After a couple of traumatic days for me (not the dog) I turn to my trusted fellow members for help!

Luka has just gone 9 months old - given his age progressing well in obedience and generally very responsive on walks. In case of any relevance he has been peeing with his leg up almost all of the time since about 6 or 7 months old. Sounds from the other posts that he was quite an early developer?!

He is fully house trained from around 4.5 or maybe 5 months old since which point he has never had an accident in our home or any other indoor place we have taken him to including people's houses, airports, department stores, hotels, etc etc. (except for one other incident mentioned below)

In the last two days however, he's marked three times indoors and worried his hormones are raging and taking over. The first two times were on the same trip to a pet store where we regularly go to pick up food. He had done it once before but I put it down to smelling another dog's pee and just instinctively tried to mark over it (that incident was maybe about a month ago). But yesterday, he cocked his leg as soon as we got into the store, on the corner of some dog food when I corrected him and said "No" which he understands - but then he did it again at the back of the store over another bag of dog food!!!! I had to tell the check out lady and she looked really unimpressed. I put this down to a lot of other dogs having pee'd all over the store and him just instinctively marking over it.

However today we were invited to a friend's house with whom we regularly walk our dogs together on a neutral territory. We went for a long walk and when we came into her house he was fine sniffing around when he first got in, then they started playing indoors. I don't know if the excitement added to this, but he then started sniffing a basket on the ground with some wool for knitting in it and cocked his leg to pee over it! Thankfully I jumped on him as soon as he did so he didn't make much of a mess but this totally shocked me because I know that he knows when he is inside a home. My friend's dog is a neutered male, but the dominant one of the two of them - in fact at the moment this happened, the friend's dog Skoby was running around with his toy in his mouth and Luka knows he can't get too close when Skoby has something in his mouth because he'd already been told off when he tried to get a stick from Skoby during our walk.

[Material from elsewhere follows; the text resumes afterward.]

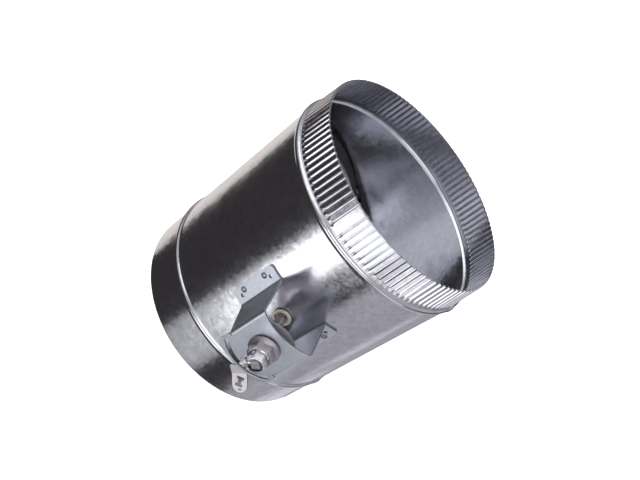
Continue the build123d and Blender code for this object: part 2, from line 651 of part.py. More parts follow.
def lever():
    """Indicator lever: disc round the hub, arm out past the plate, and the finger tab."""
    arm = Pos(0, -LEVER_ARM_LENGTH / 2) * Rectangle(LEVER_ARM_WIDTH, LEVER_ARM_LENGTH)
    root = Pos(-TAB_SIDE, -TAB_BEND_AT + TAB_ROOT / 2) * Rectangle(TAB_WIDTH, TAB_ROOT)
    root = fillet(root.vertices().group_by(Axis.Y)[-1], TAB_ROOT_CORNER)
    blank = Circle(LEVER_DISC_RADIUS) + Rot(0, 0, -LEVER_ARM_ANGLE) * arm + root
    blank -= Circle(HUB_RADIUS + HOLE_CLEARANCE)
    blank -= stop_pin_spot() * Circle(STOP_PIN_RADIUS + HOLE_CLEARANCE)
    below_bend = Pos(-TAB_SIDE, -TAB_BEND_AT - TAB_LENGTH / 2) * Rectangle(2 * TAB_WIDTH, TAB_LENGTH)
    return outward(blank - below_bend, LEVER_UNDER, LEVER_TOP) + finger_tab()


def stop_pin_spot():
    """Where the stop pin stands on the arm, under the slot."""
    return Rot(0, 0, -LEVER_ARM_ANGLE) * Pos(0, -SLOT_RADIUS)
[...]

Now I'm nervous about any eventuality of him trying to mark when we go to unknown territories.

From what I have read of other similar posts it seems like I need to firm up on his general marking behaviour outside, in that when he's walking with me to heel (or I'm trying to get him to, but that's a whole different story!) I shouldn't indulge him by stopping when he wants to mark. Is this right?

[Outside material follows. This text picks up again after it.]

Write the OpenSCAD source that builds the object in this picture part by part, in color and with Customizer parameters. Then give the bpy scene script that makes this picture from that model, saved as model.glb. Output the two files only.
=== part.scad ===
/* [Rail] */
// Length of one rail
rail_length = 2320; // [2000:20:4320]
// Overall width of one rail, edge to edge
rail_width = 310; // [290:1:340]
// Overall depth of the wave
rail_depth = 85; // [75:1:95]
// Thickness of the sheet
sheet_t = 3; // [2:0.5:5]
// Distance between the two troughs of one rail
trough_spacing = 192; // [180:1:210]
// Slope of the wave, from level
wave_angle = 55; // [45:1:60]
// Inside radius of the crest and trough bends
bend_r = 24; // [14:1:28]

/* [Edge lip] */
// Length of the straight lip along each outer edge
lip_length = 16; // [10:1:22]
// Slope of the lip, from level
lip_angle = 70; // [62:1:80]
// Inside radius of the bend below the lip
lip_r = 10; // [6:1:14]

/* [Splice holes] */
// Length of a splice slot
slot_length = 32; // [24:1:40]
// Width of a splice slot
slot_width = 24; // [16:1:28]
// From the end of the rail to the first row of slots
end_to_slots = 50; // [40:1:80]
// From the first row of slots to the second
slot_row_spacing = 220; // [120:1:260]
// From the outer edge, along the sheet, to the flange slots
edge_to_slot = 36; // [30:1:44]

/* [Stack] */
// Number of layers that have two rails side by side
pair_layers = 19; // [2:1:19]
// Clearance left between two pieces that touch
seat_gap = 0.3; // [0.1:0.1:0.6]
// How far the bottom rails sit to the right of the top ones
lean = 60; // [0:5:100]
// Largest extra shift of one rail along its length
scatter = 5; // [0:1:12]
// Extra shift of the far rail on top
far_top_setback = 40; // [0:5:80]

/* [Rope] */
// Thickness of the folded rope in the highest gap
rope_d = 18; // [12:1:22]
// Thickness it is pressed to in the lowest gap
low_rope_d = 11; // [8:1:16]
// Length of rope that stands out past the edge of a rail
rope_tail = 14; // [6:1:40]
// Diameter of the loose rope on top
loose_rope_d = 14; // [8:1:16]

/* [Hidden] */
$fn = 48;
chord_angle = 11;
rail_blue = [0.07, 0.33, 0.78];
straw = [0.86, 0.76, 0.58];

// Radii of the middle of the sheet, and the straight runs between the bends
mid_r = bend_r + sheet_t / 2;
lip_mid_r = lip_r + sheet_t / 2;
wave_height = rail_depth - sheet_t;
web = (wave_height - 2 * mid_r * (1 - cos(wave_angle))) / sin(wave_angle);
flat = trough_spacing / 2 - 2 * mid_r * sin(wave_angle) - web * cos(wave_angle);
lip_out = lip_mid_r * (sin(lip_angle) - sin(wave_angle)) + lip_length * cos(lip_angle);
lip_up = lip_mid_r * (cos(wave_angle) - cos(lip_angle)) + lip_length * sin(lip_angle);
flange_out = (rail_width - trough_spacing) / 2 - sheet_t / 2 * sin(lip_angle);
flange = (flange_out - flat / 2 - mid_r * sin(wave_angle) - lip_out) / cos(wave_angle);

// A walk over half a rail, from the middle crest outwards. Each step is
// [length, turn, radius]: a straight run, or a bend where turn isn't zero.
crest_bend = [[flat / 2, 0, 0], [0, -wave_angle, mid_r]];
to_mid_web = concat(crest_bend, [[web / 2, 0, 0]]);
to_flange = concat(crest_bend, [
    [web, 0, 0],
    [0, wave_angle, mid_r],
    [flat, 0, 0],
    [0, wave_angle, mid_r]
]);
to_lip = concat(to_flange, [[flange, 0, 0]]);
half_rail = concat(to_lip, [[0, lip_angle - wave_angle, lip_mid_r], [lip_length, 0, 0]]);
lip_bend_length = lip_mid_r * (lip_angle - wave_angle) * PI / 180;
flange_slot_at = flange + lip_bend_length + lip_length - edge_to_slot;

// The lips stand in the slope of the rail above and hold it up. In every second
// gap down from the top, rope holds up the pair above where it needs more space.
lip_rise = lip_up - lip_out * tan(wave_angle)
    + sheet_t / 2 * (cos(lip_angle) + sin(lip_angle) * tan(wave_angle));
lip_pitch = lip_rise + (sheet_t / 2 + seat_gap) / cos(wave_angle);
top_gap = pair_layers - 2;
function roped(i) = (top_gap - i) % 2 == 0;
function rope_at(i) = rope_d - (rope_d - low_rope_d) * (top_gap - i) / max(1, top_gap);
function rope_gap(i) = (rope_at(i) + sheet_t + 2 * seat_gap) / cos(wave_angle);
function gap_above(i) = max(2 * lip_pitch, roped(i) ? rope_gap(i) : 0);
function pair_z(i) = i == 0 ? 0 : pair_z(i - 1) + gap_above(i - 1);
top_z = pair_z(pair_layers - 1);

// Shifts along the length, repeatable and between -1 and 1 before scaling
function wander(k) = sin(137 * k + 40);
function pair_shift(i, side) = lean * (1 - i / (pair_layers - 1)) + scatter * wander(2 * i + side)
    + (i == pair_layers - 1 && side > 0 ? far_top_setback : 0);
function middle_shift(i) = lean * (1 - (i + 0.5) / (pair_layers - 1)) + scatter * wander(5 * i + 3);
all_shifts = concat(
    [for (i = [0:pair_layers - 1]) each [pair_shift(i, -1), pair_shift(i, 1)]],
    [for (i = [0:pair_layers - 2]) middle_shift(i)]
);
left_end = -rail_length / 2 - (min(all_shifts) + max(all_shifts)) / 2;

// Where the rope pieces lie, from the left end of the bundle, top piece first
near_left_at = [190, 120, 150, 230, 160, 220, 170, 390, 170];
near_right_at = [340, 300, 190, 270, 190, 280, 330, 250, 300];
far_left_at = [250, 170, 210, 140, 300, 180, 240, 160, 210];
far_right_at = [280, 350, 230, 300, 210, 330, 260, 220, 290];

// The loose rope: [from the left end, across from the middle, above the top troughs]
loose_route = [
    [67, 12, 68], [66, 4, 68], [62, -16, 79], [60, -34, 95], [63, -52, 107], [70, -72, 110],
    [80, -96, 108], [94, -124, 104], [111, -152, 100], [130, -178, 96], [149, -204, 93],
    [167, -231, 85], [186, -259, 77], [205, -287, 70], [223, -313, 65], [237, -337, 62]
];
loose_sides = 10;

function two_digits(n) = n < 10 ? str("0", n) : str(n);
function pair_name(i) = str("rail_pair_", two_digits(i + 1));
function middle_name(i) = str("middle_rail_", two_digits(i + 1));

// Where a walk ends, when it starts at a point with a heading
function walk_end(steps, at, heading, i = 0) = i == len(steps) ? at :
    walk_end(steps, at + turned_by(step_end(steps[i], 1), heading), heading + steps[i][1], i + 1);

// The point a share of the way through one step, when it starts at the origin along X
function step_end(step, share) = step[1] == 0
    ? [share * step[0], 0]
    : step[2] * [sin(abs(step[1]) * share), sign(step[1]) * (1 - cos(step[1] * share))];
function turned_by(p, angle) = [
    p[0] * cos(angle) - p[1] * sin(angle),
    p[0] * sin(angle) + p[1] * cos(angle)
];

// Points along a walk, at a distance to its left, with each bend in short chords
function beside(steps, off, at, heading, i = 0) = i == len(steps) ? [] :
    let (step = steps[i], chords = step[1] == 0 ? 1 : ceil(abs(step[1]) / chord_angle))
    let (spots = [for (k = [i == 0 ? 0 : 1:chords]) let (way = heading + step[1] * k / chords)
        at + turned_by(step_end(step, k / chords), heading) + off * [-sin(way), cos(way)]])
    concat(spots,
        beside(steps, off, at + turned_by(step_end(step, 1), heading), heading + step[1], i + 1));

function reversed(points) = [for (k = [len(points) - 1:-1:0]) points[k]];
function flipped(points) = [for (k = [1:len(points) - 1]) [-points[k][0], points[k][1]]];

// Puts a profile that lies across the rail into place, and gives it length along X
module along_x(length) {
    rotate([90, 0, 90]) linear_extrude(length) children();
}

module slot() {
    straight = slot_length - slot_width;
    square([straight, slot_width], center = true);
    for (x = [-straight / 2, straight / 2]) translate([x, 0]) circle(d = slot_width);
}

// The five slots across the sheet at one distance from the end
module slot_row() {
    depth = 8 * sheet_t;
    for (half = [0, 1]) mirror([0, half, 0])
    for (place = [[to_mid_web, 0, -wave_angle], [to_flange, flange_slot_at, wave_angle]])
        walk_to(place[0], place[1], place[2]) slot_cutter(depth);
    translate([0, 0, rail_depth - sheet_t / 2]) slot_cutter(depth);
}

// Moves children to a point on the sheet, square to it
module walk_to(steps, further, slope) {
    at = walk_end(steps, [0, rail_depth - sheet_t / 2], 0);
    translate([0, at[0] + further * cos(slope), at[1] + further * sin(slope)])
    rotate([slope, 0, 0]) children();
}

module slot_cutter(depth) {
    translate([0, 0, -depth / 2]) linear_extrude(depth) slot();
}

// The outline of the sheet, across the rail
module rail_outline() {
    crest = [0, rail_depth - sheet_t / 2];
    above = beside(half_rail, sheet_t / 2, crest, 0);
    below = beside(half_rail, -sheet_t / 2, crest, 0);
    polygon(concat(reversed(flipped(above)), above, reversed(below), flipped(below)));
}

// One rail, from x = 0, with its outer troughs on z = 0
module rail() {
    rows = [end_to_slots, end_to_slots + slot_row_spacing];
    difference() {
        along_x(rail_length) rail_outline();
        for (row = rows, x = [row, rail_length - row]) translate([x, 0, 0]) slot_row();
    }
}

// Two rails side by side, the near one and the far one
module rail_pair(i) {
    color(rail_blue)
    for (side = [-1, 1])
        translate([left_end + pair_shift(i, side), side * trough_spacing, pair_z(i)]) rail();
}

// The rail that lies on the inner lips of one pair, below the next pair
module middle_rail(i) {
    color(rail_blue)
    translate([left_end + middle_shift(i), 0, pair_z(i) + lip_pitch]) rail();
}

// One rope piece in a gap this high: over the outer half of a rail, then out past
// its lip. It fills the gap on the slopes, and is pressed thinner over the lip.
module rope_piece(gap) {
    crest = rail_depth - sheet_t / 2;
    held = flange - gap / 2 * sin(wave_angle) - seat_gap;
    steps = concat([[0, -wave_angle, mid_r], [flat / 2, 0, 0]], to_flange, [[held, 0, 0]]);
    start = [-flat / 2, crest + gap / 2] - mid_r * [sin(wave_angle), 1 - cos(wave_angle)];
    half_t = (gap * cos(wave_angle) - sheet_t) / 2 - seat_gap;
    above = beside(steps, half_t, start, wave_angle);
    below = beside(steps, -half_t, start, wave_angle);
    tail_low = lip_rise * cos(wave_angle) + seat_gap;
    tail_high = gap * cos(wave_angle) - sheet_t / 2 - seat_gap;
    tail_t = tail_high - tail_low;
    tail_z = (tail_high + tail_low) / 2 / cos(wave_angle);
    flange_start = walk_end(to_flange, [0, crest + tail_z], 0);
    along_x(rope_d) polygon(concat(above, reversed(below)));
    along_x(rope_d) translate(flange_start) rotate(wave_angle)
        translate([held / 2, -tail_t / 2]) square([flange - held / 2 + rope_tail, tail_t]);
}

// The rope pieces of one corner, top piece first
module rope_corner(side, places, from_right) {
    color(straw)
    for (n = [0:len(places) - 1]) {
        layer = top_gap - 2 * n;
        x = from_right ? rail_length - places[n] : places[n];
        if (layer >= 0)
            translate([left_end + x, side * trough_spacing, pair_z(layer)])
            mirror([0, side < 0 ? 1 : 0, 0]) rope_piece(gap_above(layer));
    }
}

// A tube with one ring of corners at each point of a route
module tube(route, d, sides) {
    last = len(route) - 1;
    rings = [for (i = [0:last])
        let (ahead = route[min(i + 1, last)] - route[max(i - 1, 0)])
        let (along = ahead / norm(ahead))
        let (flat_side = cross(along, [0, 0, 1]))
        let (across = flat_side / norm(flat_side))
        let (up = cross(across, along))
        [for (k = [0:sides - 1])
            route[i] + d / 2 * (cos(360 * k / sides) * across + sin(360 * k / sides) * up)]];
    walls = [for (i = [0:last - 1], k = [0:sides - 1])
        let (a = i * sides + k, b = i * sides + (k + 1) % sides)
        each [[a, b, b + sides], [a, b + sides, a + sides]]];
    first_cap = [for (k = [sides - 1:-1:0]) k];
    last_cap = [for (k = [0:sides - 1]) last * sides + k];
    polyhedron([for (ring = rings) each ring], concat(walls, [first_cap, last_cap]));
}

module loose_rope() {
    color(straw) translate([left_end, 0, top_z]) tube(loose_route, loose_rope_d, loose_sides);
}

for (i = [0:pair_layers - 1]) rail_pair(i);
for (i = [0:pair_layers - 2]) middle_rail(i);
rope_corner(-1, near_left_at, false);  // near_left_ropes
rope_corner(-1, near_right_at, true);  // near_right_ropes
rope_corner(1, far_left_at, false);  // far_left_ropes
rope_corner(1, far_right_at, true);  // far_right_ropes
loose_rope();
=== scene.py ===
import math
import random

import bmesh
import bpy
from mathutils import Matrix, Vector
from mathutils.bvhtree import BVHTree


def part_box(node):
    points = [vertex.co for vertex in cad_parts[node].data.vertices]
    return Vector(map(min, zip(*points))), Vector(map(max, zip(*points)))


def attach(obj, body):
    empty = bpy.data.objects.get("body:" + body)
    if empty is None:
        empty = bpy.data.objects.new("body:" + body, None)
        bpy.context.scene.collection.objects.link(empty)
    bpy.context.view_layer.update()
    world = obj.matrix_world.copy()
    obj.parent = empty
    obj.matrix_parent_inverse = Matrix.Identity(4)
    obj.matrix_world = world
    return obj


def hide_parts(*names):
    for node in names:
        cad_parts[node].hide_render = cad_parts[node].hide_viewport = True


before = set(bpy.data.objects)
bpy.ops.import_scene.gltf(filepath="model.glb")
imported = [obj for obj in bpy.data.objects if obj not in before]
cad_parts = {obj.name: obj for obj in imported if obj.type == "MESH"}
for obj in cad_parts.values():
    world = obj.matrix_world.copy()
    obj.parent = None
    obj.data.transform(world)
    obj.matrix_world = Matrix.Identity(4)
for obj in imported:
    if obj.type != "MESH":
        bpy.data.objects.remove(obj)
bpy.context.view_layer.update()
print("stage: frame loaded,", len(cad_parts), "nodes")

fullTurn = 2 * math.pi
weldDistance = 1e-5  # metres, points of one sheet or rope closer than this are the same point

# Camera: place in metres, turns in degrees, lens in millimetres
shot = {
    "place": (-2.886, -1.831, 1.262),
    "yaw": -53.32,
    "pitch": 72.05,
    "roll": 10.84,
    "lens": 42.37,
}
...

I can definitely try to enforce when he does pee where/when I want him because being in an apartment we always take him downstairs across the road to a small grass patch where we ask him to do his business and he knows the commands for that. Should I go back to praising when he does do it where we do want him?

My husband is enraged by his antics over the last couple of days and saying we need to castrate asap…I'm less keen to do this if this is a passing phase and/or easily corrected through reinforcement.

Thanks in advance!


----------



## gingerling (Jun 20, 2015)

The marking you're describing isn't so much hormonal as it is territorial and dominance display. When a dog (and girls do this, too) smell another, they instinctively leave their scent behind as a calling card. Guys lift their leg to get the urine (and hence the scent) as high up as possible, and the highest one wins..this is true...I've seen dogs practically fall over trying to squirt it as high as possible, this is especially funny when it's one of those really small dogs!

Train this like you would any other behavior: Look to reasonably avoid too many of these situations...so at leas initially, keep him out of pet stores which are chock full of other dog scents, and be on the alert in public places where he might fancy some human with his scent, and very quickly reprimand him if he starts to sniff them (Which is a precursor to lifting). Same thing with going over to other's houses and entering other dog;s territory: be on the look out of the tell tale signs of imminent marking and be prepared to discipline.

The good news is that they eventually out grow this with consistent training.


----------